So, I've been thinking about my mood some more after having written about it last week.
Vern said to me the other night, that it must be exhausting trying to figure stuff out all the time. Like why I feel a certain way. Why things happen. What I need to learn from any given situation. He said that in itself sounds exhausting.
And he's right.
Yet I continue with my thinking. My examining things to the nth degree.
It's just being myself, I guess. Because I am a curious person and being curious is just what I do. Being curious generally doesn't bother me, it just makes me feel a little weird and annoying sometimes.
Because I am the type of person who sees a picture somebody posts on facebook and asks, "What is that envelope on your counter?" Or, if somebody says they saw a cow dressed as Liza Minnelli walking down the street in Stillwater, I'll ask, "What were you doing in Stillwater?"
I am curious, and, for whatever reason, I like to know all the pieces that make up the greater whole. Of anything in life, really.

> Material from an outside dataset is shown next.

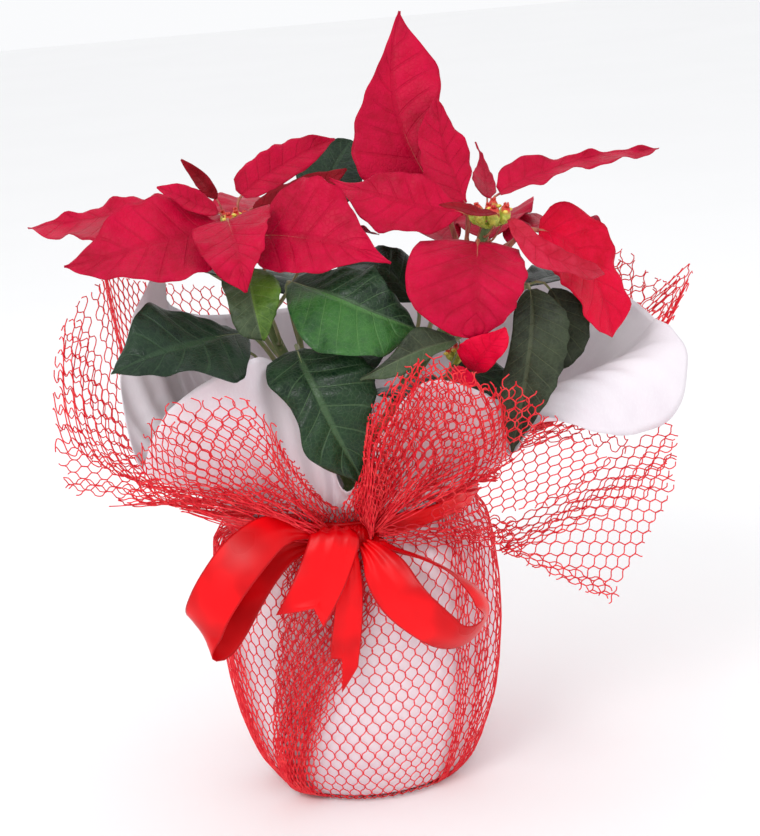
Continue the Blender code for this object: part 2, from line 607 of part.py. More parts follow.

I've noticed that other people, most people, are not this way. If they come to my house, they do not ask questions about what is on my fridge. When they're playing poker, they don't ask a series of dumb questions, starting with, "Did you ever used to watch Blossom?"
I am a strange bird. I acknowledge that.
And it is exhausting.
And, no, I haven't figured out any of the answers to the questions I was pondering last week.

1 comment:
I have the same problem. The good thing is it keeps life fresh and interesting.